Modelling Digital Public Space: a sandpit event
My experience as a facillitator in one of the breakout groups in the latest Creative Exchange sandpit event was full of ideas and great potential for collaboration.
From my perspective, our theme for the day was an exploration of concepts of modelling. As a means of structuring understanding of digital public space, models of all sorts became starting points for discussions about structures of growth. My contribution at the start of the day was a series of common models in computational fields, ranging from viral, haystacks and evolution, to the 'map-reduce' like behaviour of Mumbai lunch delivery services.
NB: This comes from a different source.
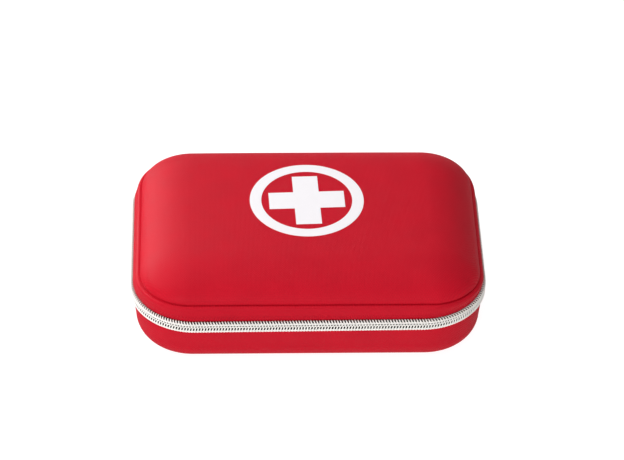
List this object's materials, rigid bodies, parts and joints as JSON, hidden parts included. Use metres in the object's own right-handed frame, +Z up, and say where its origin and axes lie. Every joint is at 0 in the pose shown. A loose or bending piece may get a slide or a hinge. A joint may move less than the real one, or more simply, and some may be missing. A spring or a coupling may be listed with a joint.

We divided in to smaller groups to shift from discussing models to building them. Playful physical modelling can provide a framework for inventive thinking. I structured my session around varying media and scales. We drew diagrams of models and re-appropriated them, then made three-dimensional structures that could be projected on the walls of the room. All of these activities were designed to trigger tangential conversations, and draw out the differing experiences and perspectives of the participants.
Two ideas emerged from our group towards the end of the day to be taken forward as project proposals. Walk in the Park suggested ways of thinking about personal data and digital public space in relation to public parks. We talked about desire lines, flower beds, monuments, serendipitous meetings, privacy in the crowds and social norms. The park model emerged from discussions around personal data stores, and how they might be used collaboratively – how someone might 'take their data for a walk'. The second idea to be drawn together from the strands of our conversations was Hashtag Radio. Here we proposed taking the well understood structures and affordances of a radio station, and consider how these tools would work in a hyper-local community setting. What would a radio station look like if it was as light-weight as a hashtag? Emerging as needed around a temporally brief interest and community. Here the model of established tools, helped us to look at what digital spaces do particularly well, which is to reduce the cost of connecting (in time and energy as well as financially).